Records excerpted from a collection:
========================

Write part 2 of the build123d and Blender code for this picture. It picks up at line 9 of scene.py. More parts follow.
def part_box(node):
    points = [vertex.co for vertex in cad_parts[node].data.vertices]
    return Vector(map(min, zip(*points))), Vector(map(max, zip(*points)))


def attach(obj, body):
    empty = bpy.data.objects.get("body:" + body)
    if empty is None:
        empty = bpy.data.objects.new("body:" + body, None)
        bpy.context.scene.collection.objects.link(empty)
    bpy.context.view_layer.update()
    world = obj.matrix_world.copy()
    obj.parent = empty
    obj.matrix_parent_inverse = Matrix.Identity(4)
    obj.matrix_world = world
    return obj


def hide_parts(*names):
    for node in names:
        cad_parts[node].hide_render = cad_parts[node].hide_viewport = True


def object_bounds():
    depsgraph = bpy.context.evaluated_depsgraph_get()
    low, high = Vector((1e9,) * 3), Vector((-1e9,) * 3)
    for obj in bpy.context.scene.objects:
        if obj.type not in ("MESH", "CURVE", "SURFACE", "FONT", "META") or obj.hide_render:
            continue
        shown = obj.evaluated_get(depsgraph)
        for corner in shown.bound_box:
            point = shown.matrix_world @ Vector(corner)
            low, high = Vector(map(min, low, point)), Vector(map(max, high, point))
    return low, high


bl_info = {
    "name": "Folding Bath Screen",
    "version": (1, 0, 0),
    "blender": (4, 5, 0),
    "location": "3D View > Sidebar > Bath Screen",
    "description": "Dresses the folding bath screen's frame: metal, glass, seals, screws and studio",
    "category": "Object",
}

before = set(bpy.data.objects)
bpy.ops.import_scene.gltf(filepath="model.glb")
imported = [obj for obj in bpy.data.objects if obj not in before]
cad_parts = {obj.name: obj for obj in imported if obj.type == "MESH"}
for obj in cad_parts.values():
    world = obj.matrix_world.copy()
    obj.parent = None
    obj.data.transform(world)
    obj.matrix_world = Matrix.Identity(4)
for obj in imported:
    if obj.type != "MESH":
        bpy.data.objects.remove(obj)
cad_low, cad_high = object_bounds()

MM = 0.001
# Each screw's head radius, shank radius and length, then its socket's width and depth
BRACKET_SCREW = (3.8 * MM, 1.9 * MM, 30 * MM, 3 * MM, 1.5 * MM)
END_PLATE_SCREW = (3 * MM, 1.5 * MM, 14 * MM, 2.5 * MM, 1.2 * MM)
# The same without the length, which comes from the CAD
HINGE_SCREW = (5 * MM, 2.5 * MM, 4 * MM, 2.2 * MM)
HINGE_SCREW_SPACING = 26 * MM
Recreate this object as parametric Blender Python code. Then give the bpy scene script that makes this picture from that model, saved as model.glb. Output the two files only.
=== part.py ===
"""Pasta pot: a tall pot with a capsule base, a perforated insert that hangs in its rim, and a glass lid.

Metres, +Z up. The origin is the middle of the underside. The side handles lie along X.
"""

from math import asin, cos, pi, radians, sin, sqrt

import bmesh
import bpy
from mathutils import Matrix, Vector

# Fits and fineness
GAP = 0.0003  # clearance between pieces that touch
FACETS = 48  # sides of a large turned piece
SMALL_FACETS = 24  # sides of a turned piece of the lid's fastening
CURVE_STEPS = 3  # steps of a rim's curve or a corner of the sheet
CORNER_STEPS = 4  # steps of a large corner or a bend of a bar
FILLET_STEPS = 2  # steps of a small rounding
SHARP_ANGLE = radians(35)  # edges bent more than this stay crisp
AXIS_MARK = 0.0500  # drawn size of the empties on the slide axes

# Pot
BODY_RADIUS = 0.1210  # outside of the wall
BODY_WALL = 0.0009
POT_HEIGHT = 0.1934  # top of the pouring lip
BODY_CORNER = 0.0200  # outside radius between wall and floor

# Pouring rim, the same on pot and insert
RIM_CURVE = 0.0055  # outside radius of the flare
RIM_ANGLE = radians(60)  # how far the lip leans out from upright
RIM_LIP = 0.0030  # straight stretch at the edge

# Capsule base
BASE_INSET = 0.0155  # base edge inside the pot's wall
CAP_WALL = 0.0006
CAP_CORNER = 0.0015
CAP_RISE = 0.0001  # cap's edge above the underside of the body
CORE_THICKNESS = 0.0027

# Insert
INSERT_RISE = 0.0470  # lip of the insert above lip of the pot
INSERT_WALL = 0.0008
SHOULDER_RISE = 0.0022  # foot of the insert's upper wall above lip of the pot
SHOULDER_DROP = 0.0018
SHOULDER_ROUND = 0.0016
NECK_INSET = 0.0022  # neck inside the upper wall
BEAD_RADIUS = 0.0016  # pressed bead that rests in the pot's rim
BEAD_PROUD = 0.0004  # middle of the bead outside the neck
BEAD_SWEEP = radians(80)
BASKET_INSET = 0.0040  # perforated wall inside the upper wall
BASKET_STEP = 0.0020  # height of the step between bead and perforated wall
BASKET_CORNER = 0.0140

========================

## GIVEN EXERCISE
Without leaving anything out, give the entries again exactly.

## WRITTEN ANSWER
Write part 2 of the build123d and Blender code for this picture. It picks up at line 9 of scene.py. More parts follow.
def part_box(node):
    points = [vertex.co for vertex in cad_parts[node].data.vertices]
    return Vector(map(min, zip(*points))), Vector(map(max, zip(*points)))


def attach(obj, body):
    empty = bpy.data.objects.get("body:" + body)
    if empty is None:
        empty = bpy.data.objects.new("body:" + body, None)
        bpy.context.scene.collection.objects.link(empty)
    bpy.context.view_layer.update()
    world = obj.matrix_world.copy()
    obj.parent = empty
    obj.matrix_parent_inverse = Matrix.Identity(4)
    obj.matrix_world = world
    return obj


def hide_parts(*names):
    for node in names:
        cad_parts[node].hide_render = cad_parts[node].hide_viewport = True


def object_bounds():
    depsgraph = bpy.context.evaluated_depsgraph_get()
    low, high = Vector((1e9,) * 3), Vector((-1e9,) * 3)
    for obj in bpy.context.scene.objects:
        if obj.type not in ("MESH", "CURVE", "SURFACE", "FONT", "META") or obj.hide_render:
            continue
        shown = obj.evaluated_get(depsgraph)
        for corner in shown.bound_box:
            point = shown.matrix_world @ Vector(corner)
            low, high = Vector(map(min, low, point)), Vector(map(max, high, point))
    return low, high


bl_info = {
    "name": "Folding Bath Screen",
    "version": (1, 0, 0),
    "blender": (4, 5, 0),
    "location": "3D View > Sidebar > Bath Screen",
    "description": "Dresses the folding bath screen's frame: metal, glass, seals, screws and studio",
    "category": "Object",
}

before = set(bpy.data.objects)
bpy.ops.import_scene.gltf(filepath="model.glb")
imported = [obj for obj in bpy.data.objects if obj not in before]
cad_parts = {obj.name: obj for obj in imported if obj.type == "MESH"}
for obj in cad_parts.values():
    world = obj.matrix_world.copy()
    obj.parent = None
    obj.data.transform(world)
    obj.matrix_world = Matrix.Identity(4)
for obj in imported:
    if obj.type != "MESH":
        bpy.data.objects.remove(obj)
cad_low, cad_high = object_bounds()

MM = 0.001
# Each screw's head radius, shank radius and length, then its socket's width and depth
BRACKET_SCREW = (3.8 * MM, 1.9 * MM, 30 * MM, 3 * MM, 1.5 * MM)
END_PLATE_SCREW = (3 * MM, 1.5 * MM, 14 * MM, 2.5 * MM, 1.2 * MM)
# The same without the length, which comes from the CAD
HINGE_SCREW = (5 * MM, 2.5 * MM, 4 * MM, 2.2 * MM)
HINGE_SCREW_SPACING = 26 * MM
Recreate this object as parametric Blender Python code. Then give the bpy scene script that makes this picture from that model, saved as model.glb. Output the two files only.
=== part.py ===
"""Pasta pot: a tall pot with a capsule base, a perforated insert that hangs in its rim, and a glass lid.

Metres, +Z up. The origin is the middle of the underside. The side handles lie along X.
"""

from math import asin, cos, pi, radians, sin, sqrt

import bmesh
import bpy
from mathutils import Matrix, Vector

# Fits and fineness
GAP = 0.0003  # clearance between pieces that touch
FACETS = 48  # sides of a large turned piece
SMALL_FACETS = 24  # sides of a turned piece of the lid's fastening
CURVE_STEPS = 3  # steps of a rim's curve or a corner of the sheet
CORNER_STEPS = 4  # steps of a large corner or a bend of a bar
FILLET_STEPS = 2  # steps of a small rounding
SHARP_ANGLE = radians(35)  # edges bent more than this stay crisp
AXIS_MARK = 0.0500  # drawn size of the empties on the slide axes

# Pot
BODY_RADIUS = 0.1210  # outside of the wall
BODY_WALL = 0.0009
POT_HEIGHT = 0.1934  # top of the pouring lip
BODY_CORNER = 0.0200  # outside radius between wall and floor

# Pouring rim, the same on pot and insert
RIM_CURVE = 0.0055  # outside radius of the flare
RIM_ANGLE = radians(60)  # how far the lip leans out from upright
RIM_LIP = 0.0030  # straight stretch at the edge

# Capsule base
BASE_INSET = 0.0155  # base edge inside the pot's wall
CAP_WALL = 0.0006
CAP_CORNER = 0.0015
CAP_RISE = 0.0001  # cap's edge above the underside of the body
CORE_THICKNESS = 0.0027

# Insert
INSERT_RISE = 0.0470  # lip of the insert above lip of the pot
INSERT_WALL = 0.0008
SHOULDER_RISE = 0.0022  # foot of the insert's upper wall above lip of the pot
SHOULDER_DROP = 0.0018
SHOULDER_ROUND = 0.0016
NECK_INSET = 0.0022  # neck inside the upper wall
BEAD_RADIUS = 0.0016  # pressed bead that rests in the pot's rim
BEAD_PROUD = 0.0004  # middle of the bead outside the neck
BEAD_SWEEP = radians(80)
BASKET_INSET = 0.0040  # perforated wall inside the upper wall
BASKET_STEP = 0.0020  # height of the step between bead and perforated wall
BASKET_CORNER = 0.0140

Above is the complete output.